Ms. Hollis has served twice in federal service. In 1977, she became the first director of the Office of Enforcement of the Federal Energy Regulatory Commission, establishing the office and its policies and procedures, which remain in place today. She was a charter member of the Senior Executive Service. She began her energy law career as a trial lawyer at the Federal Power Commission from 1974 to 1976, serving as lead counsel on the Pennzoil-United spinoff case. Over the course of her career, she has played a key role in the formation and implementation of energy law and policy. As a professorial lecturer in the law at George Washington University School of Law, she taught energy law for 20 years to over 600 students in the Environmental and Energy Law Program and was recognized by the school for her teaching contributions. She has given hundreds of presentations throughout the world over the course of her career on a broad spectrum of topics, including energy, environment, women’s empowerment issues, international law and cybersecurity. Ms. Hollis is widely published in energy law and policy matters, having co-authored two energy law texts and a large number of articles on energy policy, energy enforcement, natural gas, independent power and cogeneration, hydroelectric energy regulation and related environmental topics.
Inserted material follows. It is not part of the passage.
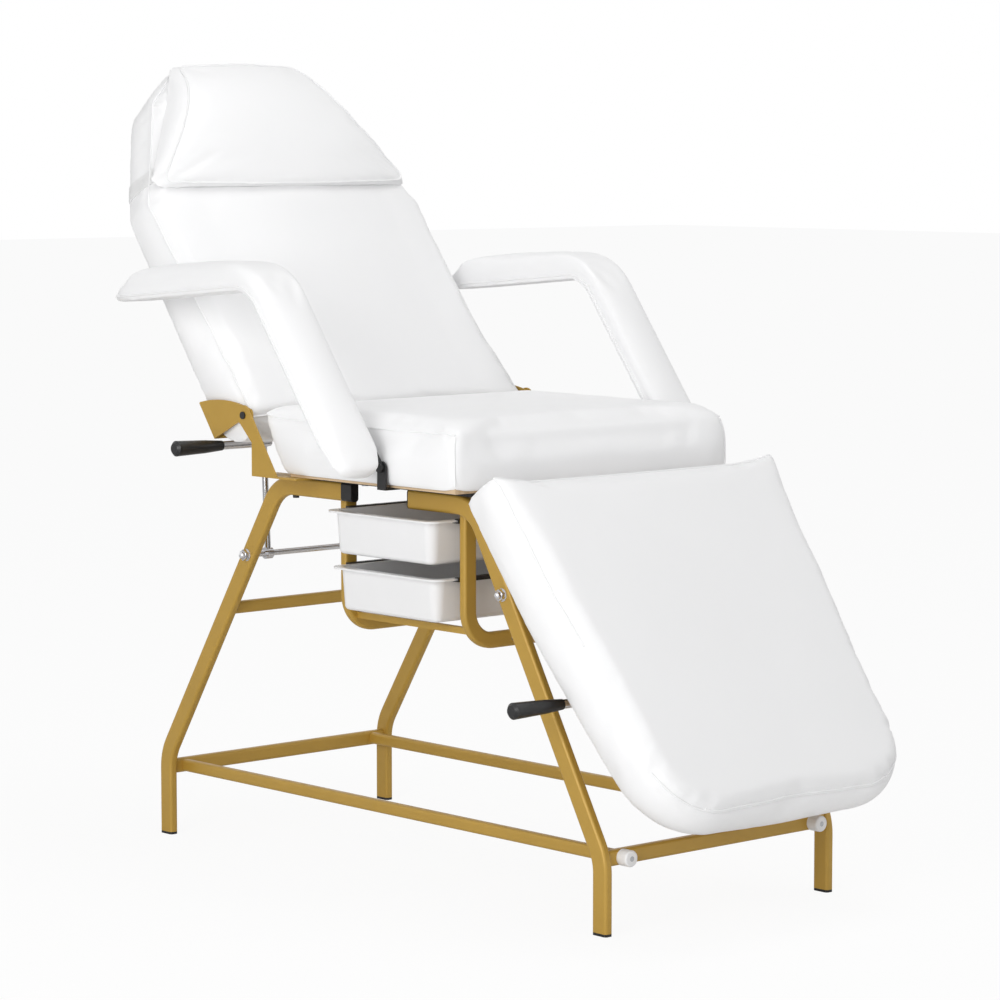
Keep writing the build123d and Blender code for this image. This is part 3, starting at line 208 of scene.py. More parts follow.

With a long and venerable career representing clients in matters relating to infrastructure, nuclear power, hydroelectric power and all forms of energy supply sources, natural gas and oil development, transportation and distribution, energy reliability, enforcement and compliance, and international energy policy, Ms. Hollis has received many honors and recognitions from the energy and legal industries. In 2018, she was honored as a “storied energy lawyer” with the Petroleum Economist’s Legacy Award, an award given to outstanding individuals for their industry contributions. In 2017, she was named by Super Lawyers as one of Washington, D.C.’s Top 100 Lawyers overall and one of the Top 50 Women over several years. She is the first energy lawyer to be named to this list. In addition, Ms. Hollis was recognized by the American Bar Association (ABA) as a “Trailblazer,” an honor given to women in law who “changed society.” She was among only 100 women to be so honored for breaking barriers for women in cutting-edge areas of the law. Her personal story is now at the Library of Congress, Harvard Law and Stanford Law libraries. In 2012, Ms. Hollis was inducted as a fellow into the American College of Environmental Lawyers, an honor bestowed upon a select group of lawyers with “distinguished experience and high standards.” Ms. Hollis was also named one of the “50 Key Women in Energy Worldwide” and received the 2011 Lifetime Achievement in Energy in Platt’s Global Energy Awards. She is the first attorney in private practice to receive the Platt’s Award. Ms. Hollis has also been ranked by The National Law Journal as one of the United States’ top 20 energy lawyers and has received the highest possible rating from Martindale-Hubbell’s Peer Review Ratings for over 30 years for professional excellence.
In addition, Ms. Hollis is listed in many biographical directories such as Chambers USA: America’s Leading Lawyers for Business, Who’s Who in America, Who’s Who in the World, The World’s Leading Oil and Gas Lawyers and The World’s Leading Project Finance Lawyers. Ms. Hollis was selected for inclusion in Who’s Who Legal Directory for Oil and Gas. (The attorneys included in this publication were selected based on comprehensive, independent survey work with both general counsel and oil and gas lawyers in private practice worldwide.)
Ms. Hollis has served on a myriad of boards, committees and professional associations over the course of her career and has been extremely active in leadership roles in many of those organizations. She was chair of the Standing Committee on the Law Library of Congress of the ABA from 2015 to 2018, and has been appointed by the ABA Board of Governors to be the liaison to the Standing Committee. She also was chair of the Board of Editors of the ABA Journal and chaired the Journal Awards initiative at the ABA. She has a history of 25 years of service in the ABA House of Delegates as the senior delegate of the Section of Environment, Energy and Resources. She was the first woman to serve as president of the Energy Bar Association and holds the distinction of being the only person to serve as both president of the Energy Bar Association and chair of the ABA’s Section of Environment, Energy and Resources (SEER), the leading forum for thousands of lawyers working in areas related to the environment, natural resources and energy. Ms. Hollis also served as president of the Women’s Council on Energy and the Environment for five years and served on the board of the Women’s Bar Association of the District of Columbia. She served a multiyear term on the Advisory Board of the Institute for the Advancement of the American Legal System.
In addition, Ms. Hollis is chair of the Board of Directors of the United States Energy Association and is now its acting executive director. She also is a member of the Advisory Committee of the North American Energy Standards Board. Ms. Hollis serves on the Board of Trustees of the Center for American and International Law. With an extensive background in international energy law, Ms. Hollis is admitted as an honorary, international member of the Commercial Bar of England and Wales. She serves on the Board of the American Friends of the Royal Society. The Royal Society, founded in 1661, is one of the oldest scientific bodies in the world. Ms. Hollis was honored to be chosen as a delegate of the ABA to the United Nations Rio+20 Conference in 2012. Ms. Hollis also served a three-year term on the Standing Committee on the Federal Judiciary and in that capacity was one of the two primary investigators in the nomination of Justice John Roberts to the Supreme Court of the United States. She is a life fellow of the ABA and has been a member of the American Law Institute for 30 years.
Ms. Hollis is admitted to practice in the District of Columbia and Colorado. She is a Colorado native and a graduate of the University of Denver College of Law as well as the University of Colorado at Boulder, cum laude, in general studies and with honors in journalism. She has also studied international law at the University of Exeter in Exeter, Scotland.